BigData_ New Tricks For Econometrics
Introduction: The Promise & Challenges of Big Data for Econometrics
- Computers mediate an ever-growing share of economic transactions; digital traces are automatically captured, stored and can be analyzed.
- Traditional econometric tools (e.g., OLS regression) are still valuable, but “big” datasets introduce challenges that demand new techniques:
- Sheer volume → need for distributed storage/processing.
- High‐dimensionality (many potential predictors) → variable selection and regularization become critical.

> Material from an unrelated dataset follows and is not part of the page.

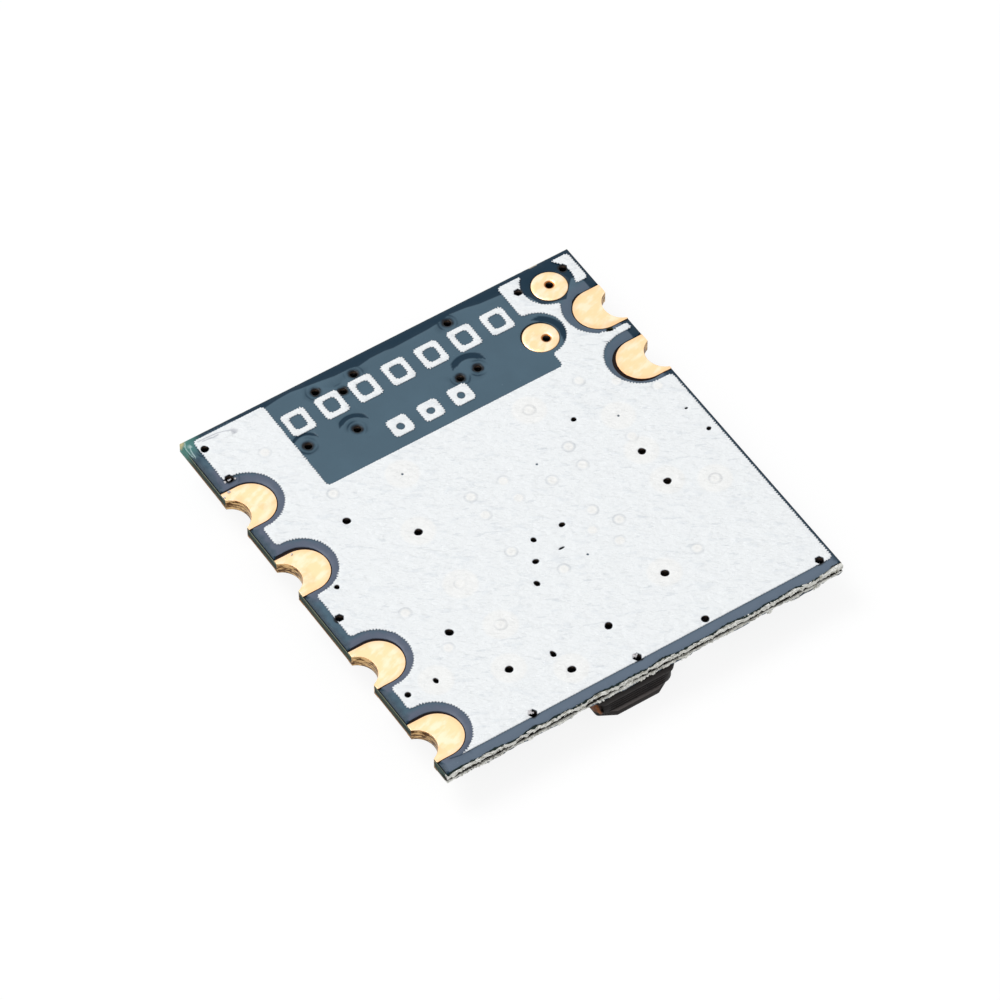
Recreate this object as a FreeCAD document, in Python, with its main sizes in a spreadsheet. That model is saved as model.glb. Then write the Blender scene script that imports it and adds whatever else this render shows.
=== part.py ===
import FreeCAD, Part
import math
import os
import Sketcher

from FreeCAD import Rotation, Vector

# A small castellated radio module, lying component side down.
# Frame in millimetres: X runs along the broken front edge, Y to the back edge and Z up.
# The origin is under the middle of the board, on the surface that the tallest parts stand on.
# Every level is counted from that surface, so the white printed face is on top.

doc = FreeCAD.newDocument("radio_module")

# Driving dimensions

SIZES = {
    # board and its skins
    "board_width": 12.2,
    "board_length": 12.9,
    "laminate_thickness": 0.32,
    "copper_thickness": 0.03,
    "mask_thickness": 0.045,
    "print_thickness": 0.03,
    "skin_setback": 0.02,
    # broken front edge, with a split along its middle
    "break_depth": 0.1,
    "break_step": 0.5,
    "split_depth": 0.18,
    "split_height": 0.035,
    # castellated contacts
    "notch_radius": 0.56,
    "notch_outset": 0.2,
    "plating": 0.03,
    "pad_radius": 0.7,
    "pad_reach": 0.47,
    "front_pad_reach": 0.8,
    "mask_gap": 0.05,
    "supply_contact_setback": 2.75,
    "data_minus_contact_setback": 5.37,
    "data_plus_contact_inset": 3.98,
    "left_ground_contact_inset": 1.21,
    "antenna_contact_setback": 2.23,
    "right_ground_contact_setback": 4.29,
    # round test pads
    "test_pad_radius": 0.5,
    "upper_test_pad_inset": 1.13,
    "upper_test_pad_setback": 0.85,
    "lower_test_pad_inset": 2.31,
    "lower_test_pad_setback": 2.21,
    # drilled and plated vias
    "drill_radius": 0.11,
    "drill_flats": 6,
    "via_plating": 0.025,
    # white print
    "print_margin_x": 0.2,
    "print_margin_y": 0.26,
    "print_shift_x": 0.1,
    "print_shift_y": 0.1,
    "via_print_gap": 0.02,
    "contact_print_gap": 0.26,
    "test_pad_print_gap": 0.25,
    "window_left": 3.62,
    "window_right": 3.74,
    "window_depth": 3.36,
    "box_stroke": 0.17,
    "box_width": 0.72,
    "box_length": 0.8,
    "box_pitch": 1.04,
    "box_row_setback": 1.12,
    "small_box_side": 0.62,
    "small_box_pitch": 0.95,
    "small_box_row_setback": 2.7,
    # solder and lands on the component side
    "solder_gap": 0.03,
    "land_toe": 0.15,
    "fillet_toe": 0.12,
    "fillet_top": 0.02,
    # wireless chip in a leadless package
    "part_margin": 1.4,
    "chip_y": -0.95,
    "chip_side": 5.0,
    "chip_height": 0.85,
    "chip_edge_bevel": 0.04,
    "chip_standoff": 0.02,
    "dimple_radius": 0.25,
    "dimple_depth": 0.05,
    "dimple_inset": 0.65,
    "lead_pitch": 0.5,
    "lead_width": 0.25,
    "lead_length": 0.4,
    "lead_thickness": 0.2,
    "lead_count": 8,
    "paddle_side": 3.4,
    # crystal can
    "crystal_gap": 0.4,
    "crystal_forward": 1.2,
    "crystal_width": 2.5,
    "crystal_length": 3.2,
    "crystal_height": 0.75,
    "crystal_wall": 0.34,
    "crystal_floor": 0.22,
    "crystal_ledge": 0.12,
    "crystal_ledge_width": 0.25,
    "lid_thickness": 0.08,
    "lid_inset": 0.1,
    "lid_corner_radius": 0.3,
    "crystal_pad_width": 0.85,
    "crystal_pad_length": 1.05,
    "crystal_pad_thickness": 0.03,
    "quartz_thickness": 0.05,
    "quartz_clearance": 0.05,
    # power inductor at the front edge
    "inductor_x": -0.27,
    "inductor_inset": 0.02,
    "inductor_width": 2.5,
    "inductor_depth": 2.0,
    "inductor_height": 0.95,
    "inductor_clip": 0.2,
    "base_flange_thickness": 0.24,
    "far_flange_thickness": 0.28,
    "far_flange_width": 2.24,
    "far_flange_clip_x": 0.48,
    "far_flange_clip_y": 0.27,
    "core_post_radius": 0.6,
    "winding_inset": 0.03,
    "winding_corner_radius": 0.35,
    "terminal_thickness": 0.05,
    "terminal_width": 0.55,
    "terminal_wrap": 0.16,
    # chip parts: end to end, across, tall, and the metal caps at their ends
    "small_chip_length": 1.0,
    "small_chip_width": 0.5,
    "small_chip_height": 0.5,
    "resistor_height": 0.35,
    "large_chip_length": 1.6,
    "large_chip_width": 0.8,
    "output_height": 0.8,
    "bulk_height": 0.95,
    "filter_length": 2.0,
    "filter_width": 1.25,
    "filter_height": 0.95,
    "cap_band": 0.24,
    "cap_coat": 0.025,
    # where the chip parts stand
    "supply_row_gap": 0.5,
    "supply_row_start": 1.35,
    "supply_row_pitch": 0.9,
    "power_part_gap": 0.55,
    "power_part_inset": 1.5,
    "crystal_part_gap": 0.4,
    "crystal_part_pitch": 0.8,
    "bulk_gap": 0.5,
    "bulk_setback": 1.3,
    "filter_inset": 3.3,
    "radio_row_setback": 3.45,
    "radio_part_gap": 0.55,
    "resistor_gap": 0.6,
    "resistor_row_gap": 0.5,
    "resistor_pitch": 0.9,
}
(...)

- Complex, possibly nonlinear relationships → flexible, nonparametric algorithms (machine learning) often outperform linear models.

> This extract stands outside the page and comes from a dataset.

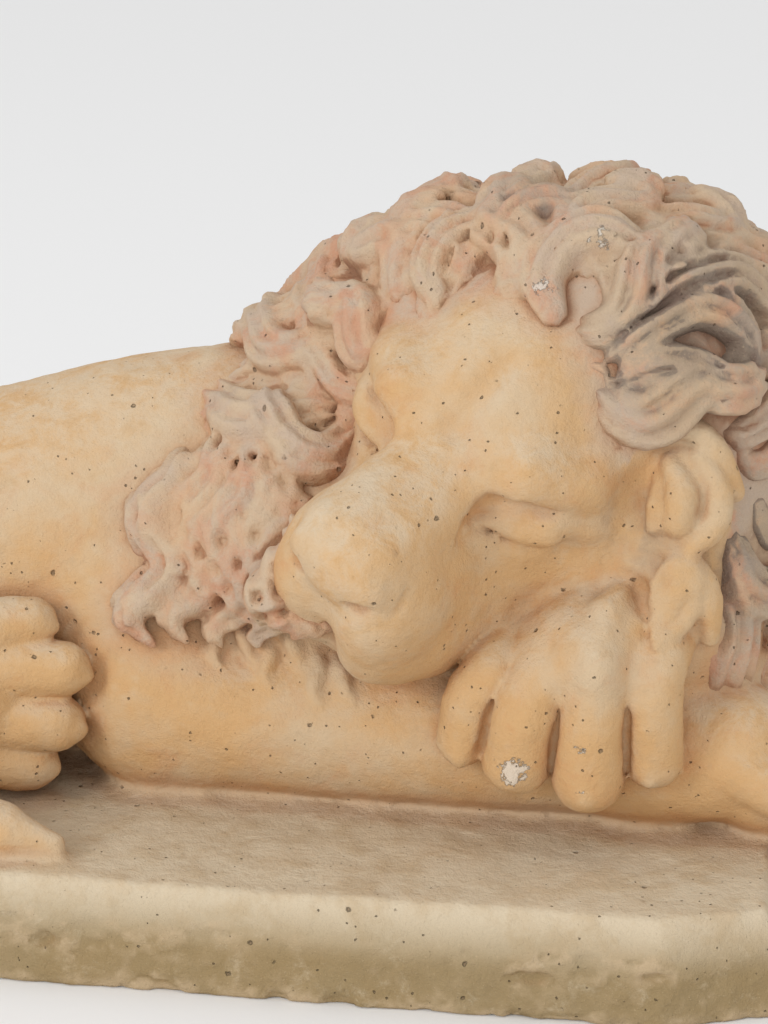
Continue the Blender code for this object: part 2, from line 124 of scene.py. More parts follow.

- Hal Varian’s core advice to graduate students: “Go to the computer-science department and take machine-learning.”
- Collaboration between computer scientists & econometricians is expected to be as fruitful as earlier stat–CS partnerships.

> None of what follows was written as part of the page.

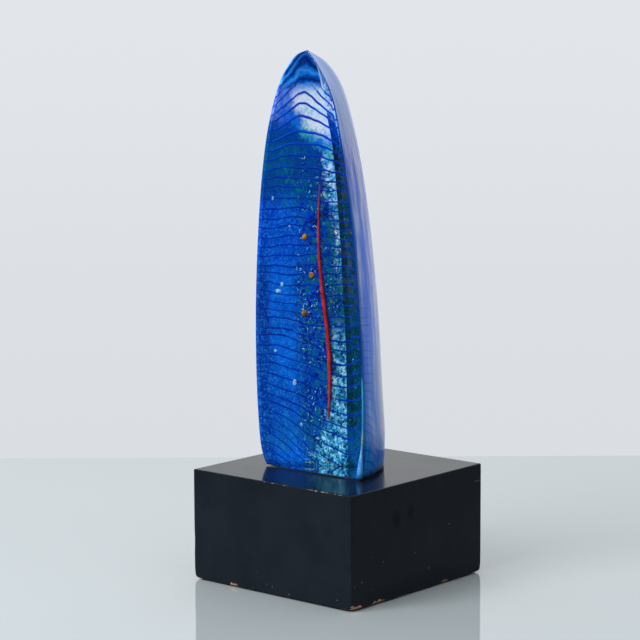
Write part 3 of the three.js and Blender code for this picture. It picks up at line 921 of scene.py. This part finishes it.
def top_board():
    """The lid: square rings from the mitred underside to the edge and in over the top."""
    steps = edge_steps()
    walk = [(x, -PLINTH_HALF) for x in steps[:-1]]
    walk += [(PLINTH_HALF, y) for y in steps[:-1]]
    walk += [(x, PLINTH_HALF) for x in reversed(steps[1:])]
    walk += [(-PLINTH_HALF, y) for y in reversed(steps[1:])]
    under = 1 - BOARD_THICKNESS / PLINTH_HALF
    rings = [[((x * under, y * under, PLINTH_TOP - BOARD_THICKNESS), 0.0) for x, y in walk]]
    for inset in (*CLOSE_ROWS, 9.0, 20.0):
        share = 1 - inset * MM / PLINTH_HALF
        rings.append([rounded((x * share, y * share, PLINTH_TOP)) for x, y in walk])
    add_board("lid_board", rings, lid_paint, "plinth_top_board")


side_paint = black_paint_material(
    "black_paint_side", 0.34, 0.09, (0.007, 0.0108, 0.0166), (0.0104, 0.015, 0.0222)
)
lid_paint = black_paint_material(
    "black_paint_lid", 0.1, 0.12, (0.0028, 0.005, 0.007), (0.005, 0.008, 0.0105)
)
top_board()
for quarter, side in enumerate(("front", "right", "back", "left")):
    side_board(f"{side}_board", quarter, f"plinth_{side}_board")


# Glass body and colour layers

def glass_levels(lowest, highest, count):
    """Heights from lowest to highest, closer together towards the tip."""
    heights = [GLASS_HEIGHT * sin(pi / 2 * i / count) for i in range(count + 1)]
    return [lowest, *[h for h in heights if lowest + 1 < h < highest - 0.05], highest]


def glass_ring(height, inset=0.0):
    """Outline of the glass with rounded edges, drawn in by an inset."""
    c = corners(height)
    width = norm(c.right - c.left)
    radius = min(EDGE_RADIUS, 0.12 * width, 0.12 * c.depth)
    start, end = radius / width, 1 - radius / width
    front = [bezier(c.front, start + (end - start) * t)[0] for t in eased(FRONT_STEPS)]
    side_speed = 3 * norm(c.side[1] - c.right)
    side = [side_point(c, 1 - radius / side_speed * (1 - t) - t)[0] for t in eased(SIDE_STEPS)]
    rear_end = radius / c.rear_length
    rear = [c.back + (c.left - c.back) * (1 - rear_end) * t for t in eased(REAR_STEPS)]
    ring = [*front, *bend(front[-1], c.right, side[0]), *side, *rear[1:]]
    ring += bend(rear[-1], c.left, front[0])
    ring = np.array(ring)
    if inset:
        ways = np.roll(ring, -1, axis=0) - np.roll(ring, 1, axis=0)
        ways /= norm(ways, axis=1)[:, None]
        ring = ring + np.stack([-ways[:, 1], ways[:, 0]], axis=1) * inset
    return [place(point, height) for point in ring]


def build_glass_body():
    rings = [glass_ring(LOWEST, FOOT_RADIUS + 0.8)]
    for i in range(5):
        angle = pi / 2 * i / 4
        height = LOWEST + FOOT_RADIUS * (1 - cos(angle))
        rings.append(glass_ring(height, FOOT_RADIUS * (1 - sin(angle))))
    for height in glass_levels(FOOT_RADIUS + 0.3, GLASS_HEIGHT - 0.25, BODY_LEVELS):
        rings.append(glass_ring(height))
    add_glass("glass_body", [loft(rings)], clear_glass_material(), ["clear_core"])


def arris_share(height):
    """Share of the full thickness that the side layer keeps at the arris, with a thick toe at the foot."""
    return ARRIS_THINNING + ARRIS_FOOT * hump(height, ARRIS_FOOT_HEIGHT)


def thinning(wrap, height, is_rear):
    """Share of the full thickness that a layer keeps."""
    if is_rear:
        return 1.0
    near = smooth((wrap - ARRIS_THIN_FROM) / (ARRIS_THIN_TO - ARRIS_THIN_FROM))
    return 1 - (1 - arris_share(height)) * near


def colour_layer(name, is_rear, columns, materials, replaced):
    """A closed layer under the skin. Its outer side has the first material, the rest the second."""
    rings, spots = [], []
    for height in glass_levels(0.12, GLASS_HEIGHT - 1.2, LAYER_LEVELS):
        c = corners(height)
        cover, deep = layer_depths(c, height)
        seam = seam_wrap(height)
        half_gap = SEAM_GAP / 2 / c.rear_length
        ring = []
        for depth in (-OUTER_LIFT, deep):
            low, high = wrap_limits(c, depth, cover)
            start, end = (low, seam - half_gap) if is_rear else (seam + half_gap, high)
            if not is_rear and depth > 0:
                end = wrap_limits(c, depth * arris_share(height), cover)[1]
            row = [start + (end - start) * t for t in eased(columns)]
            if depth < 0:
                row.reverse()
            for wrap in row:
                ring.append(place(wrap_point(c, wrap, depth * thinning(wrap, height, is_rear)), height))
                share = wrap / seam if is_rear else 1 + (wrap - seam) / (2 - seam)
                spots.append((share, thread_count(wrap, height)))
        rings.append(ring)
    vertices, faces = loft(rings)
    piece = add_piece(name, vertices, faces, "glass", materials, [replaced])
    mesh = piece.data
    pattern = mesh.uv_layers.new(name="pattern")
    count = len(rings[0])
    for polygon in mesh.polygons:
        on_outer = all(v % count <= columns for v in polygon.vertices)
        polygon.material_index = 0 if on_outer and len(polygon.vertices) == 4 else 1
        for loop in polygon.loop_indices:
            pattern.data[loop].uv = spots[mesh.loops[loop].vertex_index]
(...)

- Traditional spreadsheets become unwieldy beyond ≈ 106 rows; relational databases like MySQL help but plateau at several million observations or a few GB.
- NoSQL ("not only SQL") databases trade sophisticated querying for scalability—handle terabytes/petabytes across clusters.
- Large tech platforms (Amazon, Google, Microsoft) convert fixed IT costs to variable (pay-as-you-go) via cloud services, lowering entry barriers.
- Google’s internal stack & open-source analogs (Table 1):
- Google File System ↔ Hadoop File System (HDFS): store files too large for single machines.
- Bigtable ↔ Cassandra: distributed column-family stores.
- MapReduce ↔ Hadoop MapReduce: parallel data-access & aggregation (“map” shards, then “reduce”).
- Sawzall ↔ Pig: high-level language for MapReduce jobs.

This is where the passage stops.